Mohamed Chamas’ سايبر تصوف (cyber tasawwuf) (2018) explores the Sufi meditation known as Lataif-e-Sitta (the six subtleties) to construct a series of virtual architectures. In a disorientating journey, the viewer’s floating body is contextualised in six energy centres. Through a glitch aesthetic, witty cultural references and the virtual dizziness, سايبر تصوف (cyber tasawwuf) proposes how the spirit may transcend the politicised body through a mystical, digital and psycho-spiritual exploration of self. As a semi-autobiographical exploration, Chamas interrogates Western constructions of the “Muslim” body by directly engaging with media through which the other is defined and marginalised. Chamas deliberately uses technology to subvert these power hierarchies, particularly the specificities of VR, a technology originally conceived for military use and, ultimately, the suppression of the very belief system Chamas explores.
Musician Louise Terra and visual artist and film-maker Rachel Feery’s music video Nature Calling (2019) expands upon the duality of the real and virtual selves through a sci-fi narrative of survival. An armoured Terra assumes the avatar, moving through a series of arid, Mars-like landscapes collecting tokens of lifeforce and sustenance. To survive, Terra must confront the “imposter”, a ghost like image of herself. The video’s 360-degree navigation means we can never consume the entire environment or narrative at any one time. Whilst this could feel like a disservice to the original VR experience, it works to amplify Terra’s duplication of the self. The dystopic digital realm forces a confrontation with multiple truths and psychological slippages as a means of survival.
In opposition to Terra and Feery’s arid otherworld, Youjia Lu’s Super(im)position: enduring (non-place) (2018) returns to the intimacy of domestic space to explore the liminality of self. Lu’s work is an important touchstone in HTTP.PARADISE, tying together the recurring themes of multiplicity and non-place. In a projection set against hanging blinds within a dark living room, Lu experiments with superimposition techniques where intercut layers of light at rapid pace are perceived as constant, exploring void or non-existing spaces as generative of change. An awareness of the screen and its framing device is pertinent in viewing Lu’s work. There are three layers of framing: the screen of our own monitor, the embedded Vimeo video and the projection. As we view the work we must slip between these layers, contemplating our own self-consciousness at each level of consumption as we enter Lu’s domestic space through our own domestic space. We are reminded that the mechanics of the work’s production mimic the mode of its display and the method of the audience’s consumption.

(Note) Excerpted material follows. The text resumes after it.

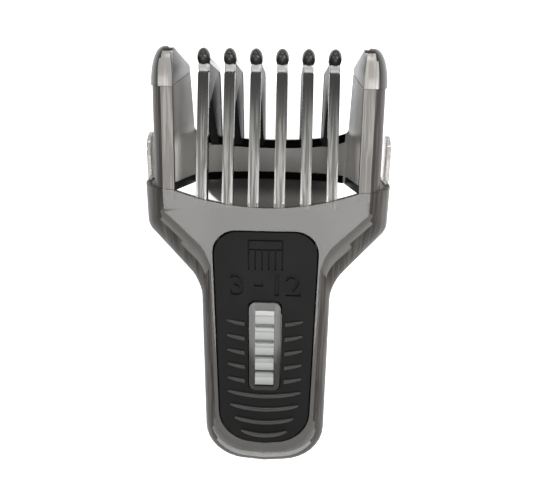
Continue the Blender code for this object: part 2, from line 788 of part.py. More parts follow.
def corners_of(objects):
    """Every corner of the evaluated objects, in world space."""
    graph = bpy.context.evaluated_depsgraph_get()
    found = []
    for obj in objects:
        seen = obj.evaluated_get(graph)
        mesh = seen.to_mesh()
        found += [seen.matrix_world @ v.co for v in mesh.vertices]
        seen.to_mesh_clear()
    return found


def lowest(corners, tilt):
    """Height of the lowest corner once the comb is turned about X by a tilt."""
    return min(p.y * sin(tilt) + p.z * cos(tilt) for p in corners)


def resting_tilt(corners):
    """The tilt at which the heel and the rear bow touch the surface together, found by halving."""
    head = [p for p in corners if p.y > WAIST]
    heel = [p for p in corners if p.y <= WAIST]
    low, high = radians(5), radians(30)
    for _ in range(30):
        middle = (low + high) / 2
        if lowest(head, middle) < lowest(heel, middle):
            low = middle
        else:
            high = middle
    return low


def lay_on_back():
    """Tilts the comb until its heel and its rear bow touch the surface, and centres it over the origin."""
    comb = list(bpy.data.collections["guide_comb"].objects)
    pose = bpy.data.objects.new("lying_pose", None)
    bpy.context.scene.collection.objects.link(pose)
    for obj in comb + list(bpy.data.collections["cutters"].objects):
        obj.parent = pose
    bpy.context.view_layer.update()
    pose.rotation_euler = (resting_tilt(corners_of(comb)), 0, 0)
    bpy.context.view_layer.update()
    corners = corners_of(comb)
    ys, zs = [p.y for p in corners], [p.z for p in corners]
    pose.location = (0, -(min(ys) + max(ys)) / 2, -min(zs))
    bpy.context.view_layer.update()


def shade(obj):
    """Smooth shading with crisp edges."""
    obj.data.shade_smooth()
    obj.data.set_sharp_from_angle(angle=radians(35))


def main():
    clear_scene()
    make_shank_shell()
    make_rear_bow()
    make_rear_apron()
    for side in (1, -1):
        make_slide_rail(side)
        make_guard(side)
        make_guard_cap(side)
        make_cheek(side)
    for number in range(TOOTH_COUNT):
        make_tooth(number)
    make_thumb_panel()
    make_length_button()
    make_latch_lever()
    make_latch_pin()
    make_return_spring()
    for obj in bpy.data.collections["guide_comb"].objects:
        shade(obj)
    lay_on_back()


main()
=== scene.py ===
"""Looks for the guide comb of a hair clipper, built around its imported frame.

Each class makes one sub-assembly in the comb's own axes: +X to its right, +Y along the shank towards the
tooth tips, +Z out of the thumb panel, from the middle of the front rim. CombAxes then lays it on its back.
"""

import json
import logging
from dataclasses import dataclass, field
from enum import Enum
from math import atan2, cos, pi, radians, sin, sqrt, tan
from typing import ClassVar

import bmesh
import bpy
from mathutils import Matrix, Vector

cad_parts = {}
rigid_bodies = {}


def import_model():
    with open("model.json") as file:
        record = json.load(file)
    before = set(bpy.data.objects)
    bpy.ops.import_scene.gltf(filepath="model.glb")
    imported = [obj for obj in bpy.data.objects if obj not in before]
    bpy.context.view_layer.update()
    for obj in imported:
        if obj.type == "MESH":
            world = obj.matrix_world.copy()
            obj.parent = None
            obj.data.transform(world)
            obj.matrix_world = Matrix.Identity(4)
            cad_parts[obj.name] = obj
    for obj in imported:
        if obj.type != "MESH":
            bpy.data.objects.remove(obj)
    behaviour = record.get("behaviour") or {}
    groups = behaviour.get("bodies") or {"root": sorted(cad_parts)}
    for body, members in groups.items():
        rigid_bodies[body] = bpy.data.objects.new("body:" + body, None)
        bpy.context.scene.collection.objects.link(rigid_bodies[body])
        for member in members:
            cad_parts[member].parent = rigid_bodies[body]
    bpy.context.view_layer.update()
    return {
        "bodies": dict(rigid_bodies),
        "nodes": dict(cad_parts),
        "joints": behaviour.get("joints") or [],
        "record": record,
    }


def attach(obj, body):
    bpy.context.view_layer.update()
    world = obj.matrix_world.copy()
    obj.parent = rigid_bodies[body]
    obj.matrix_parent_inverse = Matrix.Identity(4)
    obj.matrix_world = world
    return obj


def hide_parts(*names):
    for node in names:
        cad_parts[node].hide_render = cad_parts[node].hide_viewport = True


LOG = logging.getLogger("guide_comb")
MM = 0.001
Point = tuple[float, float]
Corner = tuple[float, float, float]
Point3 = tuple[float, float, float]


class Side(Enum):
    """The two sides of the comb, with the sign of X there."""

    RIGHT = 1
    LEFT = -1


class Solver(Enum):
    """What a boolean does with its second mesh."""

    JOIN = "UNION"
    CUT = "DIFFERENCE"


# ---------------------------------------------------------------- colours and node trees


def srgb(code: str) -> tuple[float, float, float, float]:
    """Turns an sRGB hex colour to linear.

    Args:
        code: Six hex digits, with or without a leading #.

    Returns:
        Linear red, green and blue, and an alpha of 1.
    """
    code = code.lstrip("#")
    parts = [int(code[i : i + 2], 16) / 255 for i in (0, 2, 4)]
    linear = [p / 12.92 if p <= 0.04045 else ((p + 0.055) / 1.055) ** 2.4 for p in parts]
    return (*linear, 1.0)


def add_node(tree: bpy.types.NodeTree, kind: str, settings: dict | None = None, **inputs) -> bpy.types.Node:
    """Adds a node, sets it up and links it.

    Args:
        tree: The shader or geometry tree.
        kind: The node's type, such as ShaderNodeBump.
        settings: Its properties, by name.
        **inputs: Its inputs, by socket name with _ for a space, or in_N for the Nth. A socket is linked
            and anything else is set as a value.

    Returns:
        The new node.
    """
    node = tree.nodes.new(kind)
    for name, value in (settings or {}).items():
        setattr(node, name, value)
    for name, value in inputs.items():
        key = int(name[3:]) if name.startswith("in_") else name.replace("_", " ")
        socket = node.inputs[key]
        if isinstance(value, bpy.types.NodeSocket):
            tree.links.new(value, socket)
        else:
            socket.default_value = value
    return node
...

Felix ter Hedde and Hannah Hotker’s sicksickcitizen (2019) shamelessly admits this mimicry. A tour of contemporary capitalism and consumerism, the video’s avatar “jane66citizen” moves through a series of worlds that become increasingly removed from reality: a cinema, sex museum, Starbucks, alleyway, bloodied warehouse, outer space. The scenes do not create an interconnected landscape but rather flick into one another as “jane66citizen” hits a wall or boundary. An omniscient, automated narrator repeats the phrase “you are not crazy, and what you are experiencing is real.” The narrator comforts our concerns for less screen time, suggesting we accept that the internet and our existence cannot be separated. The seamless interconnection of real and imagined worlds forces us to reflect on how we differentiate between the virtual and the physical, escape and paradise, art and culture. With the omnipresence of the internet, it is increasingly difficult to differentiate between art and mass culture and HTTP.PARADISE consciously positions each video as existing within a broader social and political landscape. In sicksickcitizen, ter Hedde and Hotker argue for the internalisation of the screen as a coping mechanism for the inability to decipher.

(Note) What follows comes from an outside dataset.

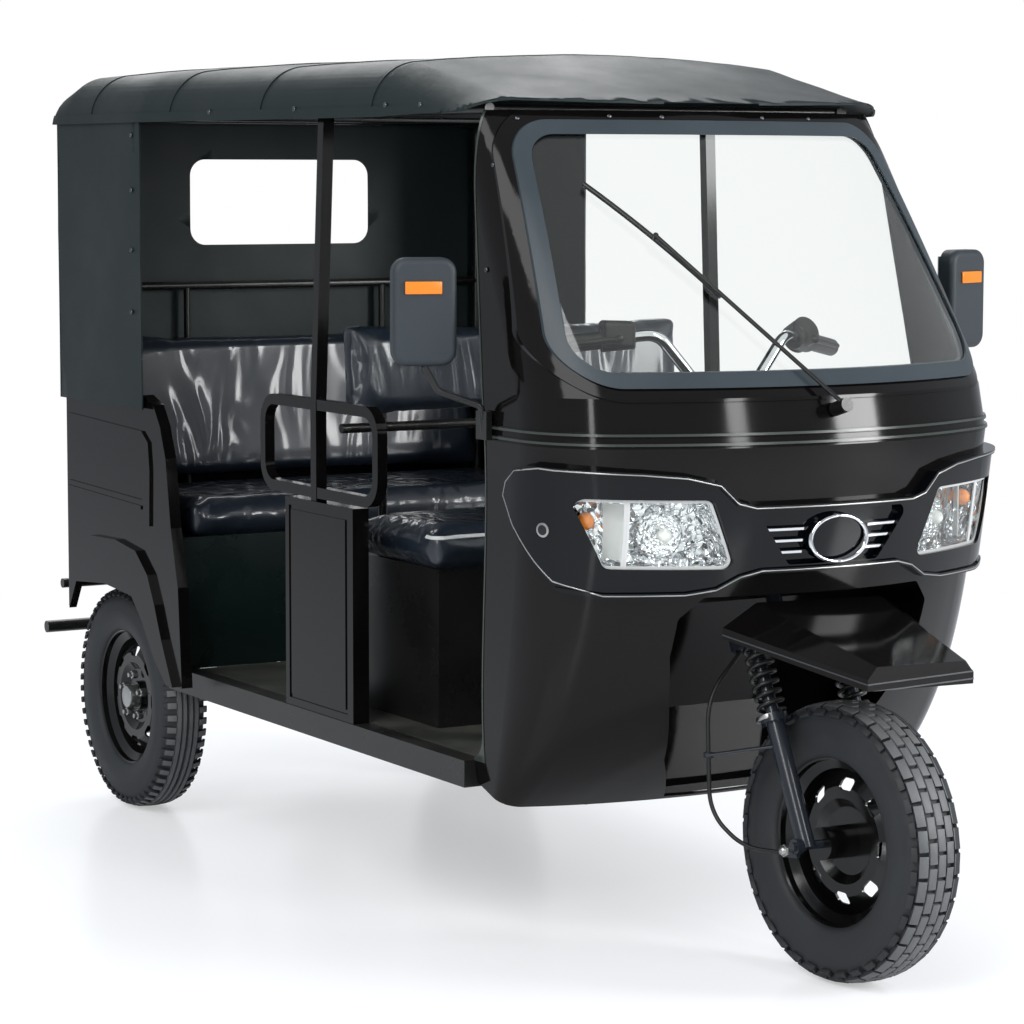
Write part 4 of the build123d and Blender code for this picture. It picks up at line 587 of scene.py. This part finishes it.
class RICKSHAW_OT_canvas(bpy.types.Operator):
    """The canvas roof and the rear curtain, with their seams and hems."""
    bl_idname = "rickshaw.canvas"
    bl_label = "Canvas"

    def execute(self, context):
        roof = self.roof()
        self.curtain(roof)
        return {"FINISHED"}

    def roof(self):
        """The roof sheet: the solid's outside, netted, waved and thickened."""
        low, _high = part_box("roof_canopy")

        def outside(centre, normal):
            outward = Vector((0.0, centre.y, centre.z - low.z + 0.02))
            return normal.dot(outward) > 0.0 or (normal.x < -0.7 and centre.x < low.x + 0.004)

        roof = netted(outer_faces("roof_canopy", "canvas_roof", outside), ROOF_NET)
        edited(roof, bpy.ops.mesh.remove_doubles, threshold=NET_WELD)
        waved(roof, "roof_waves", 0.16)
        for index, x in enumerate(ROOF_SEAMS_X):
            slice_of(roof, f"roof_seam_{index}", "canvas", (
                ((x - SEAM_HALF, 0, 0), (-1, 0, 0)), ((x + SEAM_HALF, 0, 0), (1, 0, 0))), 0.002)
        slice_of(
            roof, "roof_hem", "canvas", (((0, 0, low.z + ROOF_HEM), (0, 0, 1)),), HEM_THICK)
        shaped(roof, "SOLIDIFY", thickness=CLOTH_THICK, offset=-1.0)
        settle(roof, "canvas_roof", "canvas", smooth=60)
        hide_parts("roof_canopy")
        return roof

    def curtain(self, roof):
        """The rear curtain, which hangs from the roof and turns round both corners."""
        low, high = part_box("rear_curtain")

        def outside(centre, normal):
            if normal.x < -0.7:
                return centre.x < low.x + 0.012
            on_side = normal.y * centre.y > 0.0 and abs(normal.y) > 0.6 and abs(centre.y) > high.y - 0.04
            outward = Vector((centre.x + 0.9, centre.y, 0.0))
            return on_side or (abs(normal.x) < 0.9 and normal.dot(outward) > 0.02)

        curtain = netted(outer_faces("rear_curtain", "rear_canvas", outside), CURTAIN_NET)
        waved(curtain, "curtain_waves", 0.2)
        for side, sign in SIDES:
            slice_of(curtain, f"curtain_hem_{side}", "canvas", (
                ((high.x - CURTAIN_HEM, 0, 0), (-1, 0, 0)), ((0, 0, 0), (0, -sign, 0))), HEM_THICK)
        shaped(curtain, "SOLIDIFY", thickness=CLOTH_THICK, offset=-1.0)
        settle(curtain, "rear_canvas", "canvas", smooth=60)
        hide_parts("rear_curtain")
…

The final three music videos featured in HTTP.PARADISE exemplify this dissolution of cultural distinctions. Two collaborative music videos by visual artist Tristan Jalleh and musician Corin Ileto are crescendos of violence, disruption and nightmare. The idea of paradise has been shattered and the future is imagined by a dystopian/cyberpunk/cyborg aesthetic. In contrast, visual artist Patrick Hase and sound artist Bridget Chappell’s Yubaba (2019) is a euphoric conclusion to the exhibition, leaving us with an elusive paradise defined through nostalgia and retrospect. An homage to the aesthetics of internet 1.0 and the anarchy of rave culture, Chappell and Hase lament the loss of digital escapism, reminding us that paradise is ultimately ungraspable as we cannot perceive the present from within it.
Of all the online exhibitions that have emerged over the last few months, HTTP.PARADISE excels in allowing the audience to feel no loss viewing artworks from a laptop and in their home. The original intention of the works in HTTP.PARADISE—to exist virtually—is not disrupted by the screen, ultimately building a compelling case to continue autonomous engagement with digital works in online contexts.

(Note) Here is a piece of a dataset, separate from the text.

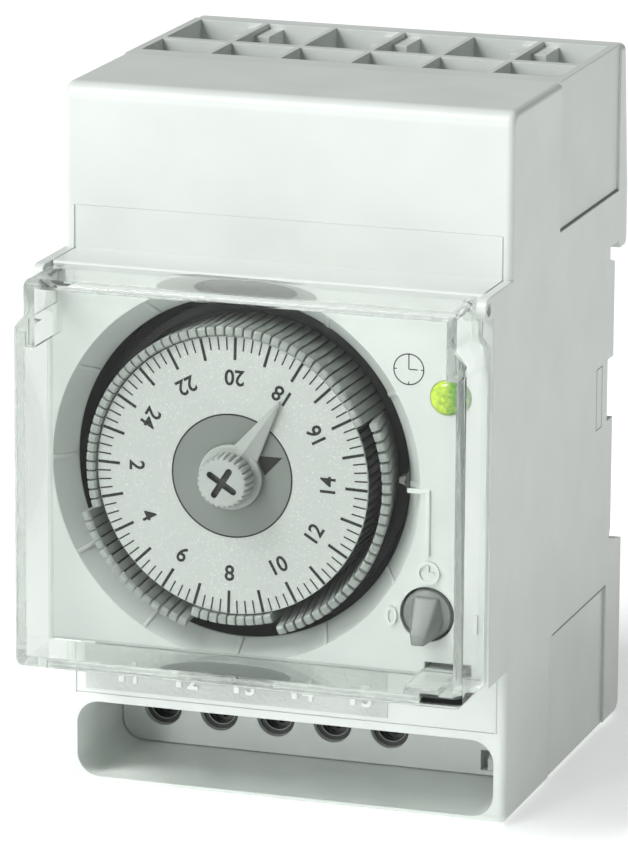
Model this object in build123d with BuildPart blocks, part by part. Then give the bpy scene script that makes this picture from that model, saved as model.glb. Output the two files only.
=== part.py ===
"""Analogue 24-hour time switch for a 35 mm rail, three modules wide.

Millimetres. X runs to the right, Y back towards the rail, Z up. The origin is the middle
of the seat that rests on the rail, so the front of the switch faces -Y.
"""
from build123d import *
from math import cos, pi, radians, sin
import os

os.makedirs("parts", exist_ok=True)

# ---------------------------------------------------------------- driving sizes
WIDTH = 53.0             # three modules
TOP_Z = 41.5             # top of the upper shoulder
BOTTOM_Z = -40.6         # underside of the lower shoulder
BAND_HALF = 22.5         # half the 45 mm front band
SHOULDER_Y = -42.5       # front of both shoulders
FASCIA_Y = -49.5         # front of the fascia
COVER_Y = -59.5          # front of the clear cover
REAR_Y = 4.8             # back of the hook and of the lower lip

SIDE_WALL = 1.2          # side walls of the housing
FRONT_WALL = 1.8         # shoulders and fascia
SHELF = 1.5              # inner shelves of the housing
SEAM = 0.05              # gap between housing pieces that close on each other
RUNNING = 0.05           # radial clearance of a shaft in its bearing
LOOSE = 0.3              # gap kept between pieces that pass each other
EDGE_ROUND = 0.8         # rounding of the housing's outer edges

RAIL_HALF = 17.5         # half of the 35 mm rail
RAIL_PLAY = 0.6          # room above the rail's edge under the hook
HOOK_GRIP = 0.9          # how far the hook reaches down behind the rail
RAIL_GAP = 1.6           # room for the thickness of the rail behind the seat
SEAT_TOP = 16.0          # upper end of the seat
SEAT_RELIEF = (-2.8, 4.6)    # lower and upper end of the relief across the seat
RELIEF_DEPTH = 2.4
SEAT_PAD_HALF = 6.0      # half width of the pad left standing in the relief

BLOCK_SPLIT_Z = 24.2     # underside of the top block
BLOCK_FRONT_Y = -23.5
BLOCK_REAR_Y = 1.3
BLOCK_INSET = 0.3        # how far the two blocks stand inside the side faces
POCKET_COLUMNS = 6
POCKET_RIB = 0.7
POCKET_DEPTH = 9.0
POCKET_ROWS = ((-20.3, -13.2), (-11.8, 0.2))   # front and back of each row
STUD_SIZE = (4.4, 5.2)   # blocks that bridge every other rib of the back row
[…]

Importantly, HTTP.PARADISE makes some attempt to maintain the logic of exhibition time—finite exhibition dates, an intuitive curatorial path—to reassure the audience that we have not lost all the comforts of traditional exhibition formats. As a result, the videos maintain their status as art objects and lose some of their claims to political provocation, for they are not entirely public files, ready for download, sharing and reproduction. Their ambition to employ digital technologies as a means to radicalise virtual communities is ultimately shielded from the crude processes of de-contextualisation and shared authorship that are the lifeblood of the internet. Unlike the conditional, institutional spaces of a gallery, there is an expectation that, online, publics can freely contribute, intervene and reproduce cultural material. If HTTP.PARADISE asks us to collectively imagine alternate visions for the future, perhaps it could have invited a live feedback-loop of commenting, sharing and tagging to literally expose how an artwork changes, erodes and expands as its social, political and institutional frameworks shift. Or perhaps this is asking too much.